T-Mobile Handles 1M+ Transactions per Day on Kubernetes
The need for containers as a service
In 2016–2017, T-Mobile rebuilt its monolithic architecture using Pivotal Platform. By shifting to a microservices-based architecture, the company was able to scale up its apps, cutting production time from 7 months to just a few days. In addition, bug fixing is now done within a day with zero downtime.
While the implementation of Pivotal Platform found success at T-Mobile, there still remained certain challenges with container orchestration. According to James Webb and Brendan Aye of T-Mobile, the company needed a solution that would serve as a common standard to run vendor-supplied Docker containers. Furthermore, there was a lack of persistent storage and limited management of non-HTTP/HTTPs traffic. Finally, stateful application management had to be external.
At KubeCon 2018, James and Brendan listed the requirements T-Mobile had for the container-as-a-service layer. From the perspective of the platform teams, the organization needed:
- high availability at every level (a control plane, worker nodes, authentication/authorization)
- automated operations and deployment of a control plane and cluster builds
- zero downtime life cycle management across upgrades, OS patching, and infrastructure maintenance
- LDAP integration
- API configurability
As for the DevOps team, T-Mobile expected to have native support experience for out-of-the-box CERT/load balancing, single- and cross-replication of availability zones, cross-cluster replication, etc. In addition to that, container orchestration had to provide TCP ingress and centralized logging/metrics.
Recently, Jeffrey Kelly and Dormain Drewitz (Pivotal) hosted a podcast discussing how Kubernetes helped T-Mobile to address the challenges and meet the requirements. In this interview, Mohammad Salman and Matt Murphy (T-Mobile) along with Ryan Meharg (Altoros) shared their experience in making this possible.
Building automation pipelines
Initially, Mohammad and Matt were exploring how to integrate Kubernetes with T-Mobile’s development cycle. As a two-man team, it was a challenge for them to learn about new technologies, while also managing their other responsibilities. According to Matt, they did not have the time for actual Kubernetes support, as he and Mohammad were too busy going through public Git repos in order to learn Concourse CI. With most of the things done manually, there were some pipelines set up, but the team actually needed to tie everything together.
Ryan had prior experience working with T-Mobile on Pivotal Platform, so he was brought back in for the organization’s adoption of Kubernetes.

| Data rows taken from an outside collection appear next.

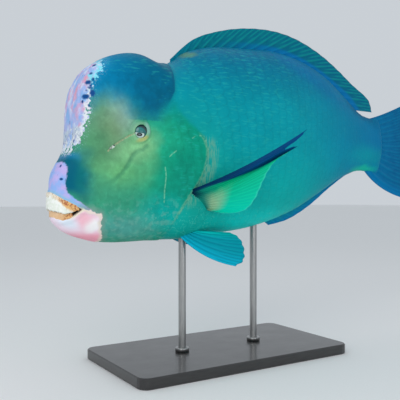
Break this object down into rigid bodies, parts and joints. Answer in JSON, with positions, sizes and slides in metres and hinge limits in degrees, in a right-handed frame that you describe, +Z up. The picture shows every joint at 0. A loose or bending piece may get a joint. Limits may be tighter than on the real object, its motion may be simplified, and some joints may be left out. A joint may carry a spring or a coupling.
{
  "type": "parrotfish",
  "caption": "Life-size museum model of an adult humphead parrotfish with a high forehead and bare beak, swimming slightly nose down on a plain stand.",
  "frame": {"origin": "middle of the length and width, on the underside of the stand's base", "axes": "+X from the beak to the tail, +Y to the fish's right side, +Z up"},
  "size_m": [1.1, 0.4216, 0.745],
  "materials": {
    "head": "scaly skin, yellow-green to olive, satin",
    "forehead_hump": "smooth scaly skin, cerulean blue with a pink scraped front, satin",
    "lower_jaw": "worn skin, pink and white, satin",
    "gill_cover": "scaly skin, green, satin",
    "trunk": "large scales, turquoise, satin",
    "tail_stem": "scales, blue, satin",
    "beak": "fused teeth, off-white with brown stains, glossy",
    "eye": "wet eye, teal lid with a white ring and a black pupil",
    "dorsal_fin": "ribbed fin, dark teal, satin",
    "anal_fin": "ribbed fin, blue, satin",
    "caudal_fin": "ribbed fin, deep blue, satin",
    "pectoral_fin": "ribbed fin, green with a navy front edge, satin",
    "pelvic_fin": "ribbed fin, turquoise, satin",
    "stand_base": "black lacquer, satin",
    "stand_rod": "brushed"
  },
  "bodies": {
    "root": {"head": "head", "forehead_hump": "forehead_hump", "lower_jaw": "lower_jaw", "gill_cover_left": "gill_cover", "gill_cover_right": "gill_cover", "trunk": "trunk", "tail_stem": "tail_stem", "beak_upper": "beak", "beak_lower": "beak", "eye_left": "eye", "eye_right": "eye", "dorsal_fin": "dorsal_fin", "anal_fin": "anal_fin", "caudal_fin": "caudal_fin", "pectoral_fin_left": "pectoral_fin", "pectoral_fin_right": "pectoral_fin", "pelvic_fin_left": "pelvic_fin", "pelvic_fin_right": "pelvic_fin", "stand_base": "stand_base", "stand_rod_front": "stand_rod", "stand_rod_rear": "stand_rod"}
  },
  "joints": []
}
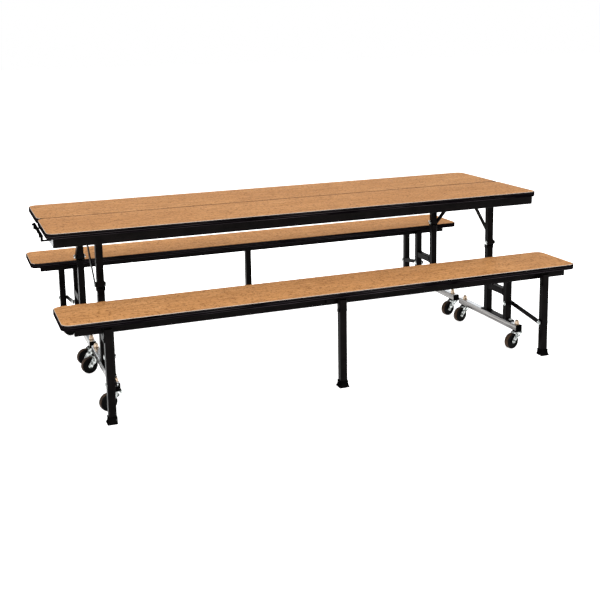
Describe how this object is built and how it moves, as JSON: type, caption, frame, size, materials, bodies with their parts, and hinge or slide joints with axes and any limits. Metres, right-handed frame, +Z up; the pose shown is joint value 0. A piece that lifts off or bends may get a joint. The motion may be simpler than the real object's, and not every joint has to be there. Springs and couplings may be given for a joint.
{
  "type": "cafeteria folding table with benches",
  "caption": "Folding cafeteria table with an attached bench on each side, in two rolling units on swivel casters; leaves and benches fold upright.",
  "frame": {"origin": "on the floor, centred under the seam of the table", "axes": "+X along the table, +Y towards the rear unit, +Z up"},
  "size_m": [2.49, 1.467, 0.737],
  "materials": {
    "oak_laminate": "golden oak woodgrain laminate, satin",
    "black_edging": "moulded black vinyl edging, satin",
    "black_frame": "black powder coat, semi-gloss",
    "bright_bar": "bright chrome plate",
    "zinc": "zinc plate",
    "black_plastic": "moulded black plastic",
    "wheel_rubber": "dark wheel with brownish tread"
  },
  "bodies": {
    "front_base": {"front_ladder_left": "black_frame", "front_ladder_right": "black_frame", "front_caster_bar_left": "bright_bar", "front_caster_bar_right": "bright_bar", "front_bar_caps": "black_plastic", "front_base_bolts": "zinc"},
    "front_leaf": {"front_top_board": "oak_laminate", "front_top_edging": "black_edging", "front_top_rails": "black_frame", "front_top_leg_left": "black_frame", "front_top_leg_right": "black_frame"},
    "front_pull": {"front_release_handle": "black_plastic"},
    "front_bench": {"front_bench_board": "oak_laminate", "front_bench_edging": "black_edging", "front_bench_rails": "black_frame", "front_bench_brackets": "black_frame"},
    "front_bench_legs": {"front_bench_leg_left": "black_frame", "front_bench_leg_mid": "black_frame", "front_bench_leg_right": "black_frame", "front_leg_feet": "black_plastic"},
    "front_links": {"front_link_left": "black_frame", "front_link_right": "black_frame"},
    "front_caster_inner_left": {"front_fork_inner_left": "zinc"},
    "front_roller_inner_left": {"front_wheel_inner_left": "wheel_rubber"},
    "front_caster_outer_left": {"front_fork_outer_left": "zinc"},
    "front_roller_outer_left": {"front_wheel_outer_left": "wheel_rubber"},
    "front_caster_inner_right": {"front_fork_inner_right": "zinc"},
    "front_roller_inner_right": {"front_wheel_inner_right": "wheel_rubber"},
    "front_caster_outer_right": {"front_fork_outer_right": "zinc"},
    "front_roller_outer_right": {"front_wheel_outer_right": "wheel_rubber"},
    "rear_base": {"rear_ladder_left": "black_frame", "rear_ladder_right": "black_frame", "rear_caster_bar_left": "bright_bar", "rear_caster_bar_right": "bright_bar", "rear_bar_caps": "black_plastic", "rear_base_bolts": "zinc"},
    "rear_leaf": {"rear_top_board": "oak_laminate", "rear_top_edging": "black_edging", "rear_top_rails": "black_frame", "rear_top_leg_left": "black_frame", "rear_top_leg_right": "black_frame"},
    "rear_pull": {"rear_release_handle": "black_plastic"},
    "rear_bench": {"rear_bench_board": "oak_laminate", "rear_bench_edging": "black_edging", "rear_bench_rails": "black_frame", "rear_bench_brackets": "black_frame"},
    "rear_bench_legs": {"rear_bench_leg_left": "black_frame", "rear_bench_leg_mid": "black_frame", "rear_bench_leg_right": "black_frame", "rear_leg_feet": "black_plastic"},
    "rear_links": {"rear_link_left": "black_frame", "rear_link_right": "black_frame"},
    "rear_caster_inner_left": {"rear_fork_inner_left": "zinc"},
    "rear_roller_inner_left": {"rear_wheel_inner_left": "wheel_rubber"},
    "rear_caster_outer_left": {"rear_fork_outer_left": "zinc"},
    "rear_roller_outer_left": {"rear_wheel_outer_left": "wheel_rubber"},
    "rear_caster_inner_right": {"rear_fork_inner_right": "zinc"},
    "rear_roller_inner_right": {"rear_wheel_inner_right": "wheel_rubber"},
    "rear_caster_outer_right": {"rear_fork_outer_right": "zinc"},
    "rear_roller_outer_right": {"rear_wheel_outer_right": "wheel_rubber"}
  },
  "joints": [
    {"name": "units_part", "type": "slide", "parent": "front_base", "child": "rear_base", "axis": [0, 1, 0], "range_m": [0, 0.87]},
    {"name": "front_top_fold", "type": "hinge", "parent": "front_base", "child": "front_leaf", "pos_m": [0, -0.292, 0.477], "axis": [-1, 0, 0], "range_deg": [0, 90]},
    {"name": "front_release_pull", "type": "slide", "parent": "front_leaf", "child": "front_pull", "axis": [-1, 0, 0], "range_m": [0, 0.012], "stiffness_N_per_m": 400},
    {"name": "front_bench_fold", "type": "hinge", "parent": "front_base", "child": "front_bench", "pos_m": [0, -0.47, 0.388], "axis": [-1, 0, 0], "range_deg": [0, 90]},
    {"name": "front_legs_swing", "type": "hinge", "parent": "front_bench", "child": "front_bench_legs", "pos_m": [0, -0.71, 0.352], "axis": [-1, 0, 0], "range_deg": [-90, 0]},
    {"name": "front_links_swing", "type": "hinge", "parent": "front_base", "child": "front_links", "pos_m": [0, -0.47, 0.2], "axis": [-1, 0, 0], "range_deg": [0, 90]},
    {"name": "front_swivel_inner_left", "type": "hinge", "parent": "front_base", "child": "front_caster_inner_left", "pos_m": [-0.992, -0.066, 0.08], "axis": [0, 0, 1], "continuous": true},
    {"name": "front_roll_inner_left", "type": "hinge", "parent": "front_caster_inner_left", "child": "front_roller_inner_left", "pos_m": [-1.0287, -0.07583, 0.038], "axis": [0.2588, -0.9659, 0], "continuous": true},
    {"name": "front_swivel_outer_left", "type": "hinge", "parent": "front_base", "child": "front_caster_outer_left", "pos_m": [-0.992, -0.559, 0.08], "axis": [0, 0, 1], "continuous": true},
    {"name": "front_roll_outer_left", "type": "hinge", "parent": "front_caster_outer_left", "child": "front_roller_outer_left", "pos_m": [-1.0287, -0.56883, 0.038], "axis": [0.2588, -0.9659, 0], "continuous": true},
    {"name": "front_swivel_inner_right", "type": "hinge", "parent": "front_base", "child": "front_caster_inner_right", "pos_m": [0.992, -0.066, 0.08], "axis": [0, 0, 1], "continuous": true},
    {"name": "front_roll_inner_right", "type": "hinge", "parent": "front_caster_inner_right", "child": "front_roller_inner_right", "pos_m": [0.9553, -0.07583, 0.038], "axis": [0.2588, -0.9659, 0], "continuous": true},
    {"name": "front_swivel_outer_right", "type": "hinge", "parent": "front_base", "child": "front_caster_outer_right", "pos_m": [0.992, -0.559, 0.08], "axis": [0, 0, 1], "continuous": true},
    {"name": "front_roll_outer_right", "type": "hinge", "parent": "front_caster_outer_right", "child": "front_roller_outer_right", "pos_m": [0.9553, -0.56883, 0.038], "axis": [0.2588, -0.9659, 0], "continuous": true},
    {"name": "rear_top_fold", "type": "hinge", "parent": "rear_base", "child": "rear_leaf", "pos_m": [0, 0.292, 0.477], "axis": [1, 0, 0], "range_deg": [0, 90]},
    {"name": "rear_release_pull", "type": "slide", "parent": "rear_leaf", "child": "rear_pull", "axis": [1, 0, 0], "range_m": [0, 0.012], "stiffness_N_per_m": 400},
    {"name": "rear_bench_fold", "type": "hinge", "parent": "rear_base", "child": "rear_bench", "pos_m": [0, 0.47, 0.388], "axis": [1, 0, 0], "range_deg": [0, 90]},
    {"name": "rear_legs_swing", "type": "hinge", "parent": "rear_bench", "child": "rear_bench_legs", "pos_m": [0, 0.71, 0.352], "axis": [1, 0, 0], "range_deg": [-90, 0]},
    {"name": "rear_links_swing", "type": "hinge", "parent": "rear_base", "child": "rear_links", "pos_m": [0, 0.47, 0.2], "axis": [1, 0, 0], "range_deg": [0, 90]},
    {"name": "rear_swivel_inner_left", "type": "hinge", "parent": "rear_base", "child": "rear_caster_inner_left", "pos_m": [-0.992, 0.066, 0.08], "axis": [0, 0, 1], "continuous": true},
    {"name": "rear_roll_inner_left", "type": "hinge", "parent": "rear_caster_inner_left", "child": "rear_roller_inner_left", "pos_m": [-1.0287, 0.05616, 0.038], "axis": [0.2588, -0.9659, 0], "continuous": true},
    {"name": "rear_swivel_outer_left", "type": "hinge", "parent": "rear_base", "child": "rear_caster_outer_left", "pos_m": [-0.992, 0.559, 0.08], "axis": [0, 0, 1], "continuous": true},
    {"name": "rear_roll_outer_left", "type": "hinge", "parent": "rear_caster_outer_left", "child": "rear_roller_outer_left", "pos_m": [-1.0287, 0.54917, 0.038], "axis": [0.2588, -0.9659, 0], "continuous": true},
    {"name": "rear_swivel_inner_right", "type": "hinge", "parent": "rear_base", "child": "rear_caster_inner_right", "pos_m": [0.992, 0.066, 0.08], "axis": [0, 0, 1], "continuous": true},
    {"name": "rear_roll_inner_right", "type": "hinge", "parent": "rear_caster_inner_right", "child": "rear_roller_inner_right", "pos_m": [0.9553, 0.05616, 0.038], "axis": [0.2588, -0.9659, 0], "continuous": true},
    {"name": "rear_swivel_outer_right", "type": "hinge", "parent": "rear_base", "child": "rear_caster_outer_right", "pos_m": [0.992, 0.559, 0.08], "axis": [0, 0, 1], "continuous": true},
    {"name": "rear_roll_outer_right", "type": "hinge", "parent": "rear_caster_outer_right", "child": "rear_roller_outer_right", "pos_m": [0.9553, 0.54917, 0.038], "axis": [0.2588, -0.9659, 0], "continuous": true}
  ],
  "couplings": [
    {"joint": "rear_top_fold", "follows": "units_part", "rad_per_m": 1.8055},
    {"joint": "front_top_fold", "follows": "units_part", "rad_per_m": 1.8055},
    {"joint": "front_legs_swing", "follows": "front_bench_fold", "ratio": -1},
    {"joint": "front_links_swing", "follows": "front_bench_fold", "ratio": 1},
    {"joint": "rear_legs_swing", "follows": "rear_bench_fold", "ratio": -1},
    {"joint": "rear_links_swing", "follows": "rear_bench_fold", "ratio": 1}
  ]
}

For this purpose, the company utilized Pivotal Container Service (PKS)—a tool enabling operators to deploy, run, and provision enterprise-grade Kubernetes clusters.
“We have a really good relationship with Ryan and Altoros, especially in the Pivotal Application Service (PAS) world and using Concourse. The nice thing about platform automation is that it’s the same tool used in PAS, as well as PKS. So, it was a real good fit to have Altoros help us out to get the PKS stuff off the ground.” —Matt Murphy, T-Mobile
With support from Altoros, the team at T-Mobile acquired the assistance in learning and developing on Kubernetes. For six months, Matt and Mohammad were pair-programming with Ryan to facilitate both training and knowledge transfer.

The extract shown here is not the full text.